Over the past few weeks I’ve blogged on Additional Living Expenses (ALE) and how case law has influenced the recovery of ALE in many states. There are exceptions to every rule, and over the next few weeks I will continue the ALE blog series and discuss the times where case law has indicated that ALE is not recoverable. Some of these cases are exceptions, but when adjusting a case, knowing where the exceptions are can be the difference between coverage for an insured or leaving the insured with out-of-pocket expenses.

As an attorney that practices in property insurance, I’ve come across the following situation too many times to count: The insured suffers a loss and the insured’s home is uninhabitable. The insured enters into a contract and incurs ALE under his or her policy. As adjustment communication breaks down between the insured and the insurer, the insurer refuses to pay out more monies under the policy. The insured may have contracted with a contractor to complete repairs to the dwelling and now due to the lack of funds the contractor has halted work. Let’s assume that the original estimate to complete work is 4 months and the insurer has paid for 4 months. The insurer cuts off ALE stating that the insured should have been able to complete repairs in 4 months as originally indicated. The insured is now left with additional ALE because he cannot return to his uncompleted dwelling. The insured argues that the delay in repairs is not their doing as they have “adjusted properly”.
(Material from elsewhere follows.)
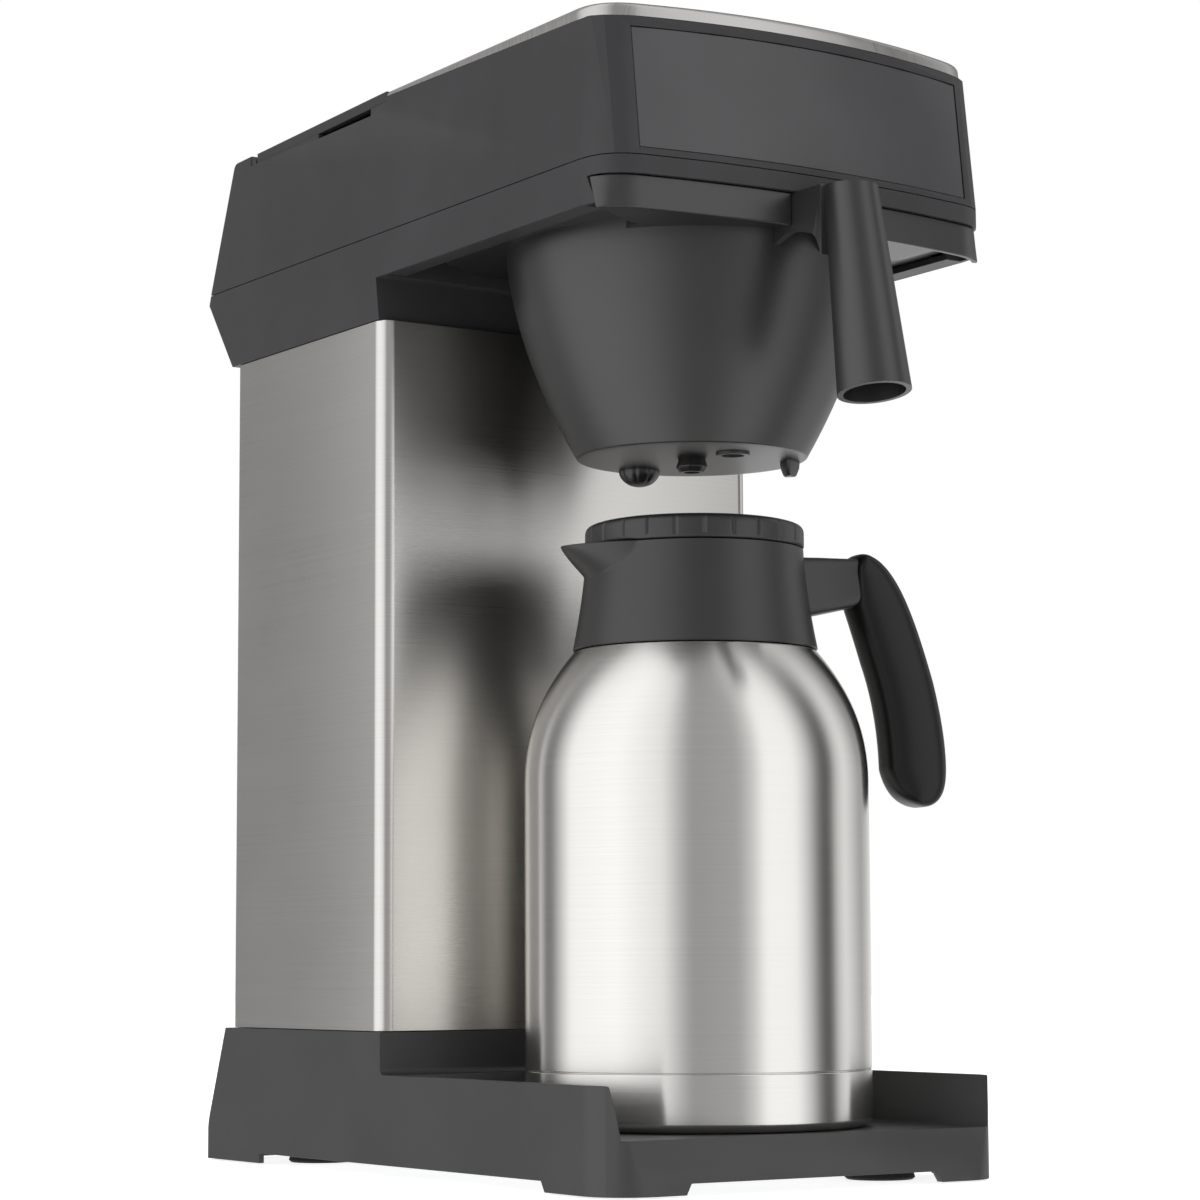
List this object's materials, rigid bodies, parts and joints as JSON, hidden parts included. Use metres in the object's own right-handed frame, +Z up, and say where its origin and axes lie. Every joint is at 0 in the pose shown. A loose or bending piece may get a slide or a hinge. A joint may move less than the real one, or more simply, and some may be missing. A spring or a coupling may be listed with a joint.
{
  "type": "drip coffee maker",
  "caption": "Compact catering filter coffee machine: steel column, dark plastic base and hood, slide-in filter basket and a steel vacuum jug on the tray.",
  "frame": {"origin": "bottom centre of the bounding box, on the table", "axes": "+X to the machine's right seen from the front, -Y out of the front, +Z up"},
  "size_m": [0.2304, 0.4316, 0.51],
  "materials": {
    "housing_plastic": "fine moulded grain, dark grey",
    "basket_plastic": "fine moulded grain, dark grey",
    "fascia_satin": "satin",
    "column_steel": "brushed across",
    "jug_steel": "brushed round",
    "collar_plastic": "satin moulded",
    "grip_plastic": "satin",
    "rubber": "matt",
    "zinc_steel": "zinc plated",
    "silicone": "translucent milky",
    "heater_alloy": "cast",
    "coil_steel": "heat tinted",
    "tank_plastic": "natural, cloudy",
    "white_plastic": "moulded",
    "switch_plastic": "gloss"
  },
  "bodies": {
    "housing": {"base_shell": "housing_plastic", "chassis": "housing_plastic", "hood_shell": "housing_plastic", "fascia_panel": "fascia_satin", "column_shell": "column_steel", "top_plate": "column_steel", "foot_front_left": "rubber", "foot_front_right": "rubber", "foot_rear_left": "rubber", "foot_rear_right": "rubber", "cable_gland": "rubber", "base_plate": "zinc_steel", "rear_cover": "zinc_steel", "heater_bracket": "zinc_steel", "lid_pin_left": "zinc_steel", "lid_pin_right": "zinc_steel", "thermal_fuse": "zinc_steel", "base_screw_front_left": "zinc_steel", "base_screw_front_right": "zinc_steel", "base_screw_rear_left": "zinc_steel", "base_screw_rear_right": "zinc_steel", "cover_screw_lower_left": "zinc_steel", "cover_screw_lower_right": "zinc_steel", "cover_screw_upper_left": "zinc_steel", "cover_screw_upper_right": "zinc_steel", "hose_clamp_tank": "zinc_steel", "hose_clamp_valve_top": "zinc_steel", "hose_clamp_valve_foot": "zinc_steel", "hose_clamp_heater": "zinc_steel", "inlet_hose_upper": "silicone", "inlet_hose_lower": "silicone", "riser_hose": "silicone", "flow_heater": "heater_alloy", "heating_coil": "coil_steel", "water_tank": "tank_plastic", "check_valve": "white_plastic", "spray_head": "white_plastic", "thermostat": "white_plastic", "terminal_block": "white_plastic", "switch_frame": "switch_plastic"},
    "basket": {"filter_basket": "basket_plastic", "basket_handle": "basket_plastic", "basket_grid": "white_plastic"},
    "jug": {"jug_base_cap": "jug_steel", "jug_shell": "jug_steel", "jug_flask_cup": "jug_steel", "jug_flask_sleeve": "jug_steel", "jug_flask_neck": "jug_steel", "jug_collar": "collar_plastic", "jug_grip": "grip_plastic"},
    "jug_seal": {"lid_seal": "silicone"},
    "jug_lid": {"jug_lid": "collar_plastic", "jug_stopper": "collar_plastic"},
    "filler_lid": {"filler_lid": "housing_plastic"},
    "rocker": {"power_rocker": "switch_plastic"}
  },
  "joints": [
    {"name": "basket_slide", "type": "slide", "parent": "housing", "child": "basket", "axis": [0, -1, 0], "range_m": [0, 0.2]},
    {"name": "jug_slide", "type": "slide", "parent": "housing", "child": "jug", "axis": [0, -1, 0], "range_m": [0, 0.2]},
    {"name": "jug_lid_rise", "type": "slide", "parent": "jug", "child": "jug_seal", "axis": [0, 0, 1], "range_m": [0, 0.0021]},
    {"name": "jug_lid_turn", "type": "hinge", "parent": "jug_seal", "child": "jug_lid", "pos_m": [-0.00816, -0.0657, 0.291], "axis": [0, 0, 1], "range_deg": [0, 90]},
    {"name": "filler_lid_hinge", "type": "hinge", "parent": "housing", "child": "filler_lid", "pos_m": [-0.00816, 0.1748, 0.50201], "axis": [-1, 0, 0], "range_deg": [0, 88]},
    {"name": "rocker_tip", "type": "hinge", "parent": "housing", "child": "rocker", "pos_m": [0.09584, 0.0833, 0.4205], "axis": [0, -1, 0], "range_deg": [0, 12]}
  ],
  "couplings": [
    {"joint": "jug_lid_rise", "follows": "jug_lid_turn", "m_per_rad": 0.0012732}
  ]
}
The above scenario hardly seems fair to the insured. ALE is still incurred as a direct result of the loss but the insurer believes it owes no more ALE payments. However, there are cases an insured and his adjuster should be aware of as the negotiation for ALE continues. Unfortunately, where the policy provides ALE only for expenses incurred during repair of the property "as soon as possible," those expenses incurred because of unsubstantiated delay in completing repairs may not be recovered, where the insurer proved the repairs were estimated to be completed within a specified limit of time and the insured could not substantiate the reason for delay beyond that time.1

While an insured may be entitled to recover ALE during the time spent to repair or replace the dwelling, if incurred within the time specified in the policy, the insured may not recover ALE if steps are not taken within that time to repair or replace the dwelling, even if the repair or replacement could not proceed because the insurer refused to guarantee payment to the insured’s contractor, who agreed to finance the construction in the face of denials by lending institutions of loans to the insureds.2

When trying to recover ALE, properly documenting the claim and the reason for any delays on the time to repair or replace a dwelling is necessary to put an insured on notice that the adjustment must continue and that the time of adjustment should be included in the time to repair a dwelling to livable standards.

Where the policy affords ALE for the time required to repair or replace the dwelling or to settle permanently elsewhere, and the insured for more than a year following the loss fails to repair or replace the dwelling, then ALE was awarded only for the time it took for the insured to permanently settle elsewhere.3

1 Carlyon v. Aetna Casualty & Surety Co., 413 So. 2d 1355 (La. Ct. App. 3d Cir. 1982).
2 Hilley v. Allstate Ins. Co., 562 So. 2d 184 (Ala. 1990).
3 Clifton v. Louisiana Farm Bureau Cas. Ins. Co., et al., 510 So. 2d 759 (La. Ct. App. 1st Cir. 1987).